Layered on top of the rate debate is the more recent turn in the Iran situation. A US Iran memorandum of understanding signed on June 17 had lifted the naval blockade on Iranian ports, reopened the Strait of Hormuz to commercial traffic, and allowed Iranian oil exports to resume, easing the energy driven inflation pressure that had been building through the spring. That calm proved short-lived. On July 7, Iran struck two commercial tankers transiting the Strait, prompting Washington to reimpose sanctions on Iranian oil exports and CENTCOM to launch fresh strikes on Iranian military targets, and by July 12 the IRGC had declared the Strait closed again. With the truce now fraying just weeks after it began, oil markets are back to pricing in supply risk, and 6E remains highly sensitive to how this standoff develops alongside incoming labor and inflation data.Â
What the Market Has Done
- Market in a sideways consolidation range between 1.187 (Daily level 2) and 1.15 (Daily level 3), since June 2025.
- In June 2026, sellers stepped down offers to 1.166 (consolidation range mid).
- More recently, towards the last week of June, the market was able to break below the 1.15 level, and sellers have been able to hold offers down here.
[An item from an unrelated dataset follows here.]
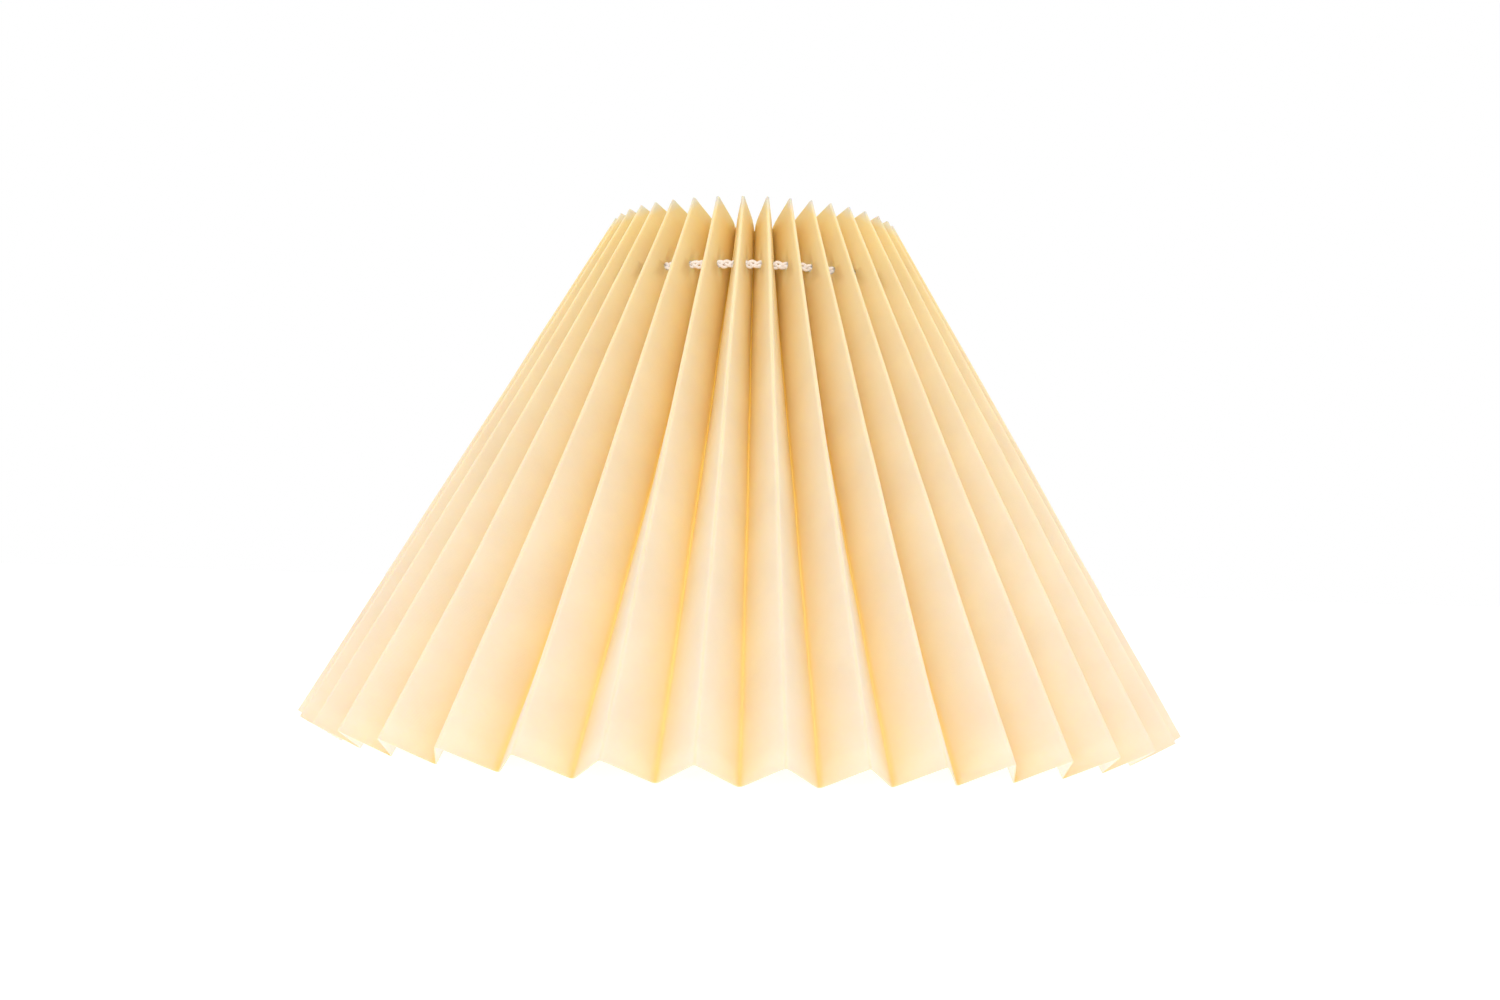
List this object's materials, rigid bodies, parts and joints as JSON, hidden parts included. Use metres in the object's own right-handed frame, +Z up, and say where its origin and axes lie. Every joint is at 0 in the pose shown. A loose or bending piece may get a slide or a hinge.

However, buyers seem to be absorbing liquidity at these prices.
What to Expect in the Coming Weeks

The key level to watch is the 1.15 level (Daily level 2, consolidation range low).
Bearish Scenario:
- If sellers are able to hold offers at the 1.15 level, continued pressure may cause buyers to eventually give up, which would result in price moving down towards 1.13 initially, and subsequently towards the 1.11 area (Daily level 4).
- A possible trigger would be the Hormuz standoff deepening, with the Strait staying closed or fresh tanker attacks keeping oil elevated, pushing the Fed toward a longer hold while the ECB stays sidelined, widening the policy gap in the dollar's favor.Â
Neutral Scenario:
- If buyers are able to reclaim back above 1.15, expect a move up to 1.166 (consolidation range mid); expect sellers to be present here, which is confluent with the projected yearly VWAP, which would result in a two-way balance, with markets accepting prices lower.
- A possible trigger would be the ECB holding its rate at 2.25% as priced in on July 23, paired with an uneventful Fed hold on July 29, leaving the policy gap little changed and price driven more by incoming data than a clear catalyst.
Bullish Scenario:
- If buyers are able to bid prices back above 1.166 (range mid), after reclaiming back above the 1.15 level into the consolidation range, expect a move back up to 1.187 (Daily level 2, range high); expect responsive sellers here; if not, expect the market to break out above 1.187 and subsequently move to 1.20 (Daily level 1).
- A possible trigger would be further softening in US labor data along the lines of June's 57,000 payrolls print, pulling forward Fed rate cut expectations and weighing broadly on the dollar.
Conclusion
Technically, 6E remains range bound between 1.15 and 1.187, with 1.15 standing as the near term battleground between buyers absorbing liquidity and sellers holding offers below it. A decisive break in either direction should set the tone for the weeks ahead, with 1.166 acting as a pivotal midpoint. Fundamentally, the pair sits at the intersection of a Fed under new leadership that just watched a soft payrolls report undercut its hawkish rhetoric, and an ECB that hiked once in June but now appears content to pause as inflation cools. Add in a still fragile Iran situation that has already swung oil prices sharply this year, and it becomes clear why every central bank statement and Middle East headline is a potential catalyst. Where do you see 6E heading first, a breakdown toward 1.13, or a reclaim back up toward 1.187? Share your take in the comments below.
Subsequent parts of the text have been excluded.